Iran announced a small stimulus package after protests over soaring prices turned deadly. The plan will provide monthly payments to a large share of the population, but at current exchange rates the amounts are modest and widely viewed as insufficient.

Years of high inflation, sanctions and currency weakness have eroded purchasing power. Once inflation becomes entrenched, limited policy measures rarely restore public confidence quickly.

This episode highlights that inflation is more than a headline number: it is a social and political stressor. In countries with currency instability, people often turn to tangible stores of value. Historically, gold has been that refuge when trust in money falls, both in emerging markets and elsewhere.

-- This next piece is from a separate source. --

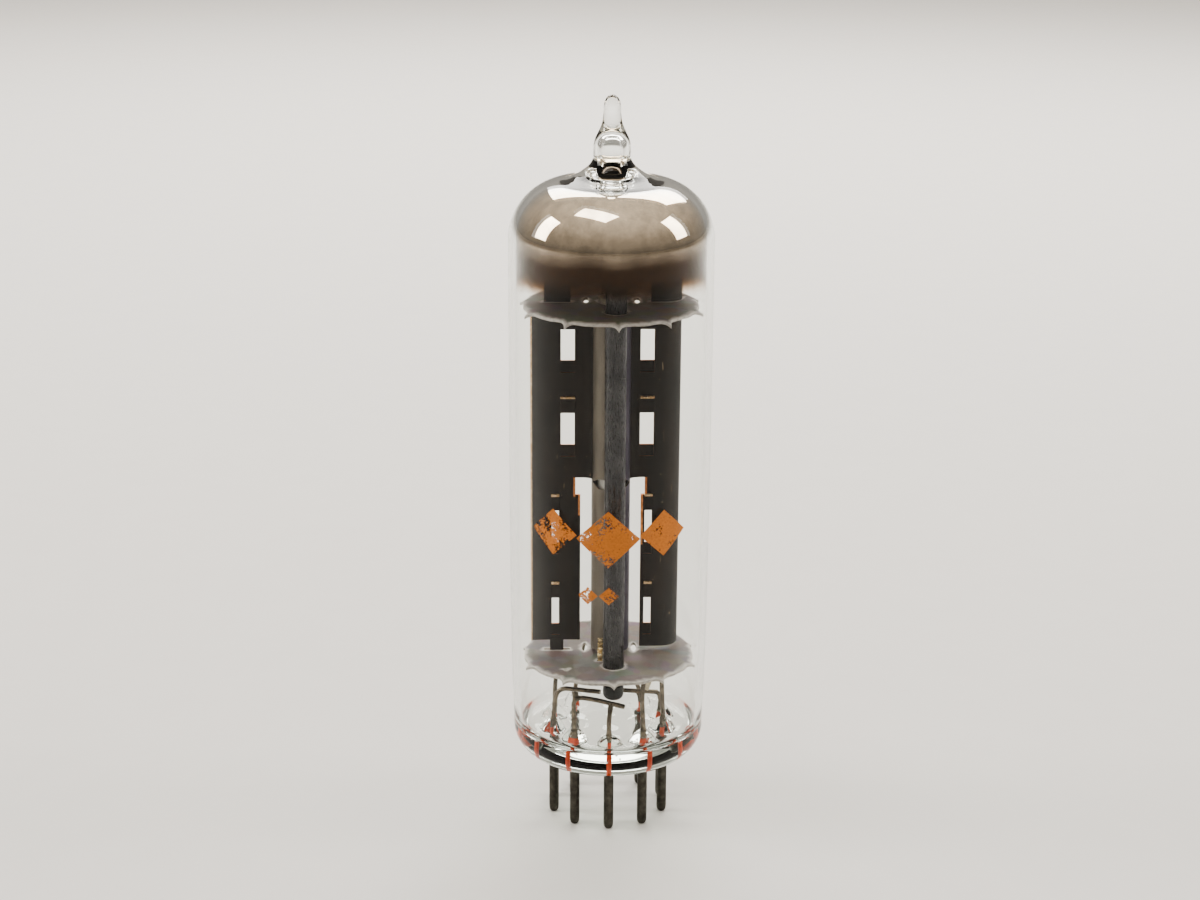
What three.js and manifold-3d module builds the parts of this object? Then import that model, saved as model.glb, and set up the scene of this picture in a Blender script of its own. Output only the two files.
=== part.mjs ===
// Nine-pin miniature vacuum tube: a glass bulb with a sealed exhaust tip, a pressed glass base with nine
// pins, and inside it a blackened finned plate round a coated cathode, a slim post, two mica spacers,
// a getter and the leads.
// Millimetres, +Z up. The origin is on the tube's axis, level with the pin tips. -Y is the front.
import * as THREE from "three";
import { mergeVertices } from "three/addons/utils/BufferGeometryUtils.js";
import Module from "manifold-3d";

const wasm = await Module();
wasm.setup();

// ---------------------------------------------------------------- driving dimensions
const ROUND = 40; // facets round the glass
const BASE_Z = 6.5; // underside of the glass base, above the pin tips
const BASE_R = 9.87; // glass radius at the base
const BASE_CORNER = 3.2; // radius of the base's lower corner
const SEAL_Z = 10.8; // joint between base and bulb
const SEAL_GAP = 0.02;
const BULB_R = 10.22; // glass radius from the middle of the bulb up
const BULB_SWELL = 8; // height over which the glass widens above the base
const WALL = 0.76; // bulb wall
const SHOULDER_Z = 61; // start of the shoulder
const SHOULDER_R = 6; // radius of the shoulder's arc
const TIP_Z = 75.2; // top of the exhaust tip

const STEM_TOP_Z = 9.4; // upper face of the base button
const BEAD_R = 1.25; // glass bead round each lead, at its foot
const BEAD_TOP_R = 0.62;
const BEAD_HEIGHT = 0.95;

const PIN_CIRCLE_R = 5.945; // pin circle 11.89 across
const PIN_R = 0.508;
const PIN_COUNT = 9;
const PIN_PITCH = THREE.MathUtils.degToRad(36);
const PIN_TURN = THREE.MathUtils.degToRad(1.2); // the whole base is turned a little in the view
const PIN_TOP_Z = 9.0;
const PIN_CLEARANCE = 0.07; // between a pin and its hole in the glass
const LEAD_R = 0.24; // inner lead wires
const LEAD_FOOT_Z = 9.05;

const MICA_THICKNESS = 0.28;
const LOWER_MICA_Z = 17.3; // underside
const UPPER_MICA_Z = 54.4; // underside
const MICA_R = 8.72; // edge between the spikes
const LOWER_SPIKE_R = 9.22; // tips of the spikes, against the glass
const UPPER_SPIKE_R = 9.36;
const MICA_SPIKES = 11;
const LOWER_MICA_TURN = THREE.MathUtils.degToRad(3.7);
const UPPER_MICA_TURN = THREE.MathUtils.degToRad(4.8);

const CAGE_X = 0.12; // centre of the plate and cathode
const CAGE_Y = 0.34;
const CAGE_TURN = THREE.MathUtils.degToRad(2.6);
const SHEET = 0.3; // plate fins, two sheets thick
const COLUMN_R = 1.97;
const COLUMN_WALL = 0.2;
const COLUMN_FOOT_Z = 17.9;
const PLATE_TOP_Z = 54.1;
const SLOT_Z = 36.05; // pointed slot across the front of the column
const SLOT_HEIGHT = 1.05;
const SLOT_FLAT = 1.3; // half-length of the slot's full height
const NOTCH_TOP_Z = 36.35; // fins stand clear of the column below this height
const NOTCH_STEP_Z = 34.5;
const EAR_TOP_Z = 57.2; // fin ears above the upper mica
const EAR_X = 3.9; // inner end of the right ear
const CURL_X = 5.3; // the right fin is flat out to here, then curls back
const CURL_R = 1.75;
const CURL_SWEEP = THREE.MathUtils.degToRad(80);

const CATHODE_R = 1.36;
const CATHODE_BORE_R = 1.24;
const CATHODE_FOOT_Z = 16.2;
const CATHODE_TOP_Z = 55.2;

const POST_X = 0.52;
const POST_Y = -4.4;
const POST_R = 1.04;
const POST_BORE_R = 0.88;
const POST_FOOT_Z = 15.6;
const POST_TOP_Z = 57.8;
const POST_CAP_FOOT_Z = 14.0;

const FIT = 0.1; // clearance of a piece in a mica hole

// ---------------------------------------------------------------- finishes
const finish = (color, roughness, metalness) =>
  new THREE.MeshStandardMaterial({ color, roughness, metalness });
const CLEAR_GLASS = new THREE.MeshStandardMaterial({
  color: 0xe6ebe8, roughness: 0.05, metalness: 0, transparent: true, opacity: 0.3,
});
const PIN_METAL = finish(0x77746a, 0.45, 1);
const LEAD_METAL = finish(0x8d8578, 0.35, 1);
const MICA = finish(0xa39a98, 0.5, 0);
const CARBON_BLACK = finish(0x17130f, 0.8, 0.2);
const GREY_METAL = finish(0x5a5957, 0.5, 0.8);
const POST_METAL = finish(0x47474a, 0.4, 0.9);
const OXIDE_WHITE = finish(0xe9e7df, 0.9, 0);
const BRIGHT_NICKEL = finish(0xb7a88a, 0.3, 1);
const HEATER_WHITE = finish(0xdcdcd6, 0.85, 0);

// ---------------------------------------------------------------- helpers
const tube = new THREE.Group();

function piece(name, geometry, material, parent = tube) {
  const mesh = new THREE.Mesh(geometry, material);
  mesh.name = name;
  parent.add(mesh);
  return mesh;
}

const at = (x, y) => new THREE.Vector2(x, y);
const point = (x, y, z) => new THREE.Vector3(x, y, z);

// A profile of (radius, height) points turned about Z.
function turned(profile, facets = ROUND) {
  return new THREE.LatheGeometry(profile, facets).rotateX(Math.PI / 2);
}

// A closed outline in the XY plane, raised along Z from one height to another.
function raised(shape, from, to, curveSegments = 12) {
  return new THREE.ExtrudeGeometry(shape, { depth: to - from, bevelEnabled: false, curveSegments })
    .translate(0, 0, from);
}

function arcPoints(cx, cy, radius, from, to, steps) {
  return Array.from({ length: steps + 1 }, (_, i) => {
    const angle = from + ((to - from) * i) / steps;
    return at(cx + radius * Math.cos(angle), cy + radius * Math.sin(angle));
  });
}

function circleShape(x, y, radius) {
  const shape = new THREE.Shape();
  shape.absarc(x, y, radius, 0, 2 * Math.PI);
  return shape;
}

function boxShape(x0, y0, x1, y1) {
  return new THREE.Shape([at(x0, y0), at(x1, y0), at(x1, y1), at(x0, y1)]);
}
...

At the same time, silver — typically more volatile than gold — is attracting renewed attention from market participants and analysts.

HSBC Lifts Silver Forecasts as Market Tightness Persists

HSBC has raised its silver price forecasts, pointing to ongoing supply constraints and resilient demand. The bank now projects a substantially higher average for silver in 2026 compared with its previous outlook.

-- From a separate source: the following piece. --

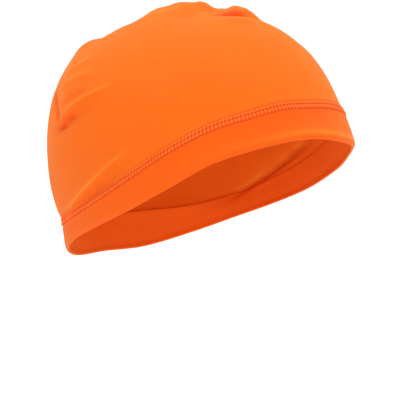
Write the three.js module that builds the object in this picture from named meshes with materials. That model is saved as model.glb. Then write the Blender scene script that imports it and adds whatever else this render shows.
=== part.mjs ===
// A peakless stretch cap as it looks when worn: a jersey crown with a turned hem band below it.
// Millimetres, +Z up, the wearer looks along -Y and the wearer's left is +X.
// The origin is the inside of the crown at the very top, where the head carries the cap.
import * as THREE from "three";

// The head that gives the cap its form, measured from the middle of the head.
const HALF_WIDTH = 77;
const FRONT_LENGTH = 96;
const BACK_LENGTH = 98;
const TOP_HEIGHT = 88.4;
const LOWER_DEPTH = 131;
const ROUNDNESS = 2.16;

// How much fuller than the plain head form the cap is, by rise in degrees over the middle.
const FRONT_FULLNESS = [
  { rise: 0, share: -0.054 },
  { rise: 25, share: -0.087 },
  { rise: 35, share: -0.08 },
  { rise: 45, share: -0.063 },
  { rise: 65, share: -0.012 },
  { rise: 90, share: 0 },
];
const BACK_FULLNESS = [
  { rise: -30, share: -0.042 },
  { rise: -10, share: 0.018 },
  { rise: 10, share: 0.054 },
  { rise: 30, share: 0.08 },
  { rise: 48, share: 0.03 },
  { rise: 66, share: -0.014 },
  { rise: 90, share: 0 },
];

// The lower edge of the band (rim) and the line where crown and band meet (seam).
// Turn is measured from the front round either side to the back; rim and seam are rises.
const EDGES = [
  { turn: 0, rim: 17.9, seam: 31.2 },
  { turn: 15, rim: 16.7, seam: 30.6 },
  { turn: 30, rim: 14.1, seam: 27.9 },
  { turn: 45, rim: 8.5, seam: 23.4 },
  { turn: 60, rim: -1.4, seam: 15.2 },
  { turn: 80, rim: -14, seam: 1.1 },
  { turn: 100, rim: -23.4, seam: -11.2 },
  { turn: 120, rim: -30.1, seam: -20 },
  { turn: 140, rim: -35.2, seam: -25.2 },
  { turn: 160, rim: -38.4, seam: -26.4 },
  { turn: 180, rim: -38.6, seam: -26.6 },
];
// The cap isn't quite straight on the head: how much lower each line lies, by turn to the left.
const SLANT = [
  { turn: -32, rim: 0, seam: 0 },
  { turn: -15, rim: -0.55, seam: -0.35 },
  { turn: -3, rim: -0.15, seam: -0.1 },
  { turn: 5, rim: 0.45, seam: 0.2 },
  { turn: 16, rim: 1.2, seam: 0.7 },
  { turn: 27, rim: 1.7, seam: 0.8 },
  { turn: 45, rim: 1.2, seam: 0.6 },
  { turn: 75, rim: 0, seam: 0 },
];

// Puffs (positive height) and creases (negative) from one place on the head to another.
// Each place is a turn and a rise; width is half the width, where the height is a third.
// A row that is mirrored also shows on the other side of the head.
const FOLDS = [
  { name: "rear puff", from: [180, 63], to: [180, 88], width: 27, height: 6 },
  { name: "front puff", from: [96, 82], to: [60, 75.5], width: 8, height: 4.5 },
  { name: "front crest", from: [-34, 73], to: [10, 72], width: 5, height: 1.9 },
  { name: "top notch", from: [-98, 75], to: [131, 77.5], width: 5, height: -4.2 },
  { name: "back corner", from: [153, 37], to: [166, 38], width: 7.5, height: 2.4, mirrored: true },
  { name: "upper hollow", from: [148, 45], to: [166, 46.5], width: 9, height: -1.2, mirrored: true },
  { name: "top seam", from: [180, 46], to: [0, 86], width: 3.5, height: -1.4 },
  { name: "back dart", from: [171, 47], to: [150, 35], width: 4.5, height: -1.2, mirrored: true },
  { name: "dart end", from: [150, 30], to: [132, 15], width: 8, height: -1.9, mirrored: true },
  { name: "upper pull", from: [128, 12.5], to: [104, 30], width: 3.8, height: 1.4, mirrored: true },
  { name: "lower crease", from: [129, 9], to: [106, 23], width: 4, height: -1, mirrored: true },
  { name: "side ridge", from: [122, -19.5], to: [82, 8.5], width: 4.5, height: 1.5, mirrored: true },
];

// Cloth sizes.
const JERSEY = 1.2;
const SEAM_GAP = 0.3;
// The band's section, down the inside, round the rim and up the outside:
// how far below the seam, as a share of its height, and how far out of the jersey's face.
const BAND_SECTION = [
  { down: 0, out: -1.2 },
  { down: 0.03, out: -1.6 },
  { down: 0.35, out: -1.6 },
  { down: 0.7, out: -1.6 },
  { down: 0.96, out: -1.5 },
  { down: 1, out: -0.9 },
  { down: 1, out: -0.1 },
  { down: 0.96, out: 0.6 },
  { down: 0.88, out: 0.75 },
  { down: 0.72, out: 0.5 },
  { down: 0.5, out: 0.4 },
  { down: 0.28, out: 0.35 },
  { down: 0.15, out: 0.45 },
  { down: 0.08, out: 0.8 },
  { down: 0.02, out: 0.45 },
  { down: 0, out: -0.1 },
];

// Mesh steps.
const COLUMNS = 96;
const CROWN_ROWS = 22;

// A smooth curve through the rows of a table, level at both ends.
function along(table, key, name, at) {
  const last = table.length - 1;
  const slope = (i) =>
    i === 0 || i === last
      ? 0
      : (table[i + 1][name] - table[i - 1][name]) / (table[i + 1][key] - table[i - 1][key]);
  const x = THREE.MathUtils.clamp(at, table[0][key], table[last][key]);
  let start = 0;
  while (start < last - 1 && table[start + 1][key] <= x) start++;
  const span = table[start + 1][key] - table[start][key];
  const s = (x - table[start][key]) / span;
  return (
    table[start][name] * (1 + 2 * s) * (1 - s) ** 2 +
    span * slope(start) * s * (1 - s) ** 2 +
    table[start + 1][name] * s * s * (3 - 2 * s) +
    span * slope(start + 1) * s * s * (s - 1)
  );
}

// The direction from the middle of the head for a turn from the front and a rise, in degrees.
function direction(turn, rise) {
  const t = THREE.MathUtils.degToRad(turn);
  const r = THREE.MathUtils.degToRad(rise);
  return new THREE.Vector3(
    Math.cos(r) * Math.sin(t),
    -Math.cos(r) * Math.cos(t),
    Math.sin(r),
  );
}

// The plain head form: a rounded ellipsoid whose back and front are made fuller or flatter.
function headRadius(turn, rise) {
  const d = direction(turn, rise);
  const x = Math.abs(d.x) / HALF_WIDTH;
  const y = Math.abs(d.y) / (d.y < 0 ? FRONT_LENGTH : BACK_LENGTH);
  const z = Math.abs(d.z) / (d.z > 0 ? TOP_HEIGHT : LOWER_DEPTH);
  const plain = (x ** ROUNDNESS + y ** ROUNDNESS + z ** ROUNDNESS) ** (-1 / ROUNDNESS);
  const backShare = 0.5 - 0.5 * Math.cos(THREE.MathUtils.degToRad(turn));
  const front = along(FRONT_FULLNESS, "rise", "share", rise);
  const back = along(BACK_FULLNESS, "rise", "share", rise);
  return plain * (1 + front * (1 - backShare) + back * backShare);
}

function onHead(turn, rise) {
  return direction(turn, rise).multiplyScalar(headRadius(turn, rise));
}

// A fold fades out this far behind its middle, so that it leaves the head's far side alone.
const REACH = 40;

// Each fold gets its own axes: along it, across it and out of the head at its middle.
function foldAxes({ from, to, width, height }, side) {
  const start = onHead(side * from[0], from[1]);
  const end = onHead(side * to[0], to[1]);
  const middle = start.clone().add(end).multiplyScalar(0.5);
  const out = middle.clone().normalize();
  const run = end.clone().sub(start);
  const lengthwise = run.clone().normalize();
  const across = new THREE.Vector3().crossVectors(out, lengthwise).normalize();
  return { middle, out, lengthwise, across, half: run.length() / 2, width, height };
}
const folds = FOLDS.flatMap((row) =>
  row.mirrored ? [foldAxes(row, 1), foldAxes(row, -1)] : [foldAxes(row, 1)],
);

// Height of all puffs and creases at a place: each fades along, across and behind its middle.
function relief(place) {
  let height = 0;
  for (const fold of folds) {
    const offset = place.clone().sub(fold.middle);
    const s = offset.dot(fold.lengthwise) / fold.half;
    const w = offset.dot(fold.across) / fold.width;
    const behind = offset.dot(fold.out) / REACH;
    height += fold.height * Math.exp(-(s ** 4) - w * w - behind ** 4);
  }
  return height;
}

// Distance from the middle of the head to the outer face of the jersey.
function clothRadius(turn, rise) {
  const radius = headRadius(turn, rise);
  return radius + relief(direction(turn, rise).multiplyScalar(radius));
}

// A point a little outside (or, when negative, inside) the outer face, in the cap's frame.
const SEAT_HEIGHT = clothRadius(0, 90) - JERSEY;
function clothPoint(turn, rise, out) {
  const point = direction(turn, rise).multiplyScalar(clothRadius(turn, rise) + out);
  point.z -= SEAT_HEIGHT;
  return point;
}

function seamRise(turn) {
  return along(EDGES, "turn", "seam", Math.abs(turn)) - along(SLANT, "turn", "seam", turn);
}

function rimRise(turn) {
  return along(EDGES, "turn", "rim", Math.abs(turn)) - along(SLANT, "turn", "rim", turn);
}

function columnTurn(column) {
  return (360 * column) / COLUMNS - 180;
}

// Joins rings of points into faces. Each ring runs round the cap from its back over the left.
function ringFaces(rings, faces, closed) {
  const last = closed ? rings : rings - 1;
  for (let ring = 0; ring < last; ring++) {
    const here = ring * COLUMNS;
    const next = ((ring + 1) % rings) * COLUMNS;
    for (let column = 0; column < COLUMNS; column++) {
      const beside = (column + 1) % COLUMNS;
      faces.push(here + column, here + beside, next + beside);
      faces.push(here + column, next + beside, next + column);
    }
  }
}

function solid(name, points, faces, material) {
  const geometry = new THREE.BufferGeometry();
  const flat = points.flatMap((point) => point.toArray());
  geometry.setAttribute("position", new THREE.Float32BufferAttribute(flat, 3));
  geometry.setIndex(faces);
  geometry.computeVertexNormals();
  const mesh = new THREE.Mesh(geometry, material);
  mesh.name = name;
  return mesh;
}

// The crown: inner rings from the top down, then outer rings from the seam up, both with a top.
function crown(material) {
  const points = [clothPoint(0, 90, -JERSEY)];
  const layers = [
    { out: -JERSEY, rows: Array.from({ length: CROWN_ROWS }, (_, k) => 1 - (k + 1) / CROWN_ROWS) },
    { out: 0, rows: Array.from({ length: CROWN_ROWS }, (_, k) => k / CROWN_ROWS) },
  ];
  for (const { out, rows } of layers) {
    for (const upward of rows) {
      for (let column = 0; column < COLUMNS; column++) {
        const turn = columnTurn(column);
        const gapRise = THREE.MathUtils.radToDeg(SEAM_GAP / headRadius(turn, seamRise(turn)));
        const lowest = seamRise(turn) + gapRise;
        points.push(clothPoint(turn, lowest + (90 - lowest) * upward, out));
      }
    }
  }
  points.push(clothPoint(0, 90, 0));

  const rings = 2 * CROWN_ROWS;
  const faces = [];
  ringFaces(rings, faces, false);
  for (let k = 0; k < faces.length; k++) faces[k] += 1;
  const top = points.length - 1;
  const lastRing = 1 + (rings - 1) * COLUMNS;
  for (let column = 0; column < COLUMNS; column++) {
    const beside = (column + 1) % COLUMNS;
    faces.push(0, 1 + beside, 1 + column);
    faces.push(top, lastRing + column, lastRing + beside);
  }
  return solid("crown", points, faces, material);
}

// The hem band: one closed section carried round the head between the seam and the rim.
function hemBand(material) {
  const points = [];
  for (const { down, out } of BAND_SECTION) {
    for (let column = 0; column < COLUMNS; column++) {
      const turn = columnTurn(column);
      const rise = THREE.MathUtils.lerp(seamRise(turn), rimRise(turn), down);
      points.push(clothPoint(turn, rise, out));
    }
  }
  const faces = [];
  ringFaces(BAND_SECTION.length, faces, true);
  return solid("hem_band", points, faces, material);
}

const crownJersey = new THREE.MeshStandardMaterial({
  color: "#fc6e1e",
  roughness: 0.75,
  metalness: 0,
});
const bandJersey = new THREE.MeshStandardMaterial({
  color: "#fb6a1b",
  roughness: 0.75,
  metalness: 0,
});

const cap = new THREE.Group();
cap.name = "stretch_cap";
cap.add(crown(crownJersey), hemBand(bandJersey));

export default cap;
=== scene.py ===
# %% [markdown]
# # A stretch cap, shown as it is worn
# This lesson dresses a plain model of a peakless jersey cap. The real cap is two pieces of
# stretch jersey: a crown that is closed over the head by a seam and two darts, and a hem band
# that is turned up double and joined to the crown by a ladder of cover stitches.
# The plain model is loaded first and never changed. Everything new is built around it in
# metres, in the same frame: the wearer looks along -Y, the wearer's left is +X, up is +Z, and
# the origin is the inside of the crown at the very top.

# %% Load the plain model
import math

import bpy
import numpy as np
from mathutils import Matrix, Vector


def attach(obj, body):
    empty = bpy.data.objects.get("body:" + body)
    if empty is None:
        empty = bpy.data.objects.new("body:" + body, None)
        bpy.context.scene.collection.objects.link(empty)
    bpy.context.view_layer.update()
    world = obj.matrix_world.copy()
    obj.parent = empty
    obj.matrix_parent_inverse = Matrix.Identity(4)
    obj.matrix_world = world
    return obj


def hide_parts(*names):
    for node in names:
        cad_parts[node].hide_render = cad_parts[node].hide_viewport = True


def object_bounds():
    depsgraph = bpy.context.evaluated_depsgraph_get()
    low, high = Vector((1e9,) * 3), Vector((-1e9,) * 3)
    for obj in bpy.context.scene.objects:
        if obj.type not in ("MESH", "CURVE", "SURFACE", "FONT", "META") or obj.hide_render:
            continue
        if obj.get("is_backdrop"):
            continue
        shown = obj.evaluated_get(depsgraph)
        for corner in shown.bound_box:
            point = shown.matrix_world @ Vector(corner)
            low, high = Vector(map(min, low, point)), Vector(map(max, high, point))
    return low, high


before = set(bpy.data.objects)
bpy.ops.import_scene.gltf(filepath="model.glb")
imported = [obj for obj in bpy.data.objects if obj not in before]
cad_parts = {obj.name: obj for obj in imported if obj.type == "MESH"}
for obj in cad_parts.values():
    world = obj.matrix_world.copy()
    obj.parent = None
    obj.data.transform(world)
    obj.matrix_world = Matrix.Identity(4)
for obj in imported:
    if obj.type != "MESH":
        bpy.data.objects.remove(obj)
cad_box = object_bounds()
print("plain model from", tuple(cad_box[0]), "to", tuple(cad_box[1]))

# %% [markdown]
# ## The camera
# The photograph looks at the cap from the wearer's right and front, a little from above, with
# the picture turned by a few degrees. A camera's place can be worked out from the outline of a
# known shape, and that was done for this one. A long lens far away keeps the outline from
# widening near the lens, as in a studio picture.

# %% Camera
MM = 0.001
AZIMUTH = math.radians(-45.5)
ELEVATION = math.radians(9.9)
ROLL = math.radians(3.1)
DISTANCE = 1.3  # metres
HALF_VIEW = 0.1152  # metres, half the picture's width at the cap
AIM = Vector((-0.0043, -0.0007, -0.1073))
SENSOR = 36.0  # mm

towards_camera = Vector((
    math.sin(AZIMUTH) * math.cos(ELEVATION),
    -math.cos(AZIMUTH) * math.cos(ELEVATION),
    math.sin(ELEVATION),
))
level_right = Vector((math.cos(AZIMUTH), math.sin(AZIMUTH), 0.0))
level_up = towards_camera.cross(level_right)
right = level_right * math.cos(ROLL) + level_up * math.sin(ROLL)
up = level_up * math.cos(ROLL) - level_right * math.sin(ROLL)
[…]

Supply growth has struggled to keep pace while demand is supported by technology and electrification trends. That imbalance tightens the market and leaves prices more exposed to upside surprises.

For investors, silver’s volatility is a double-edged sword: it can underperform gold during stress but often outperforms when reflation, industrial demand or precious-metals momentum returns. HSBC’s revision signals that silver’s fundamentals may be shifting from cyclical to more structural forces.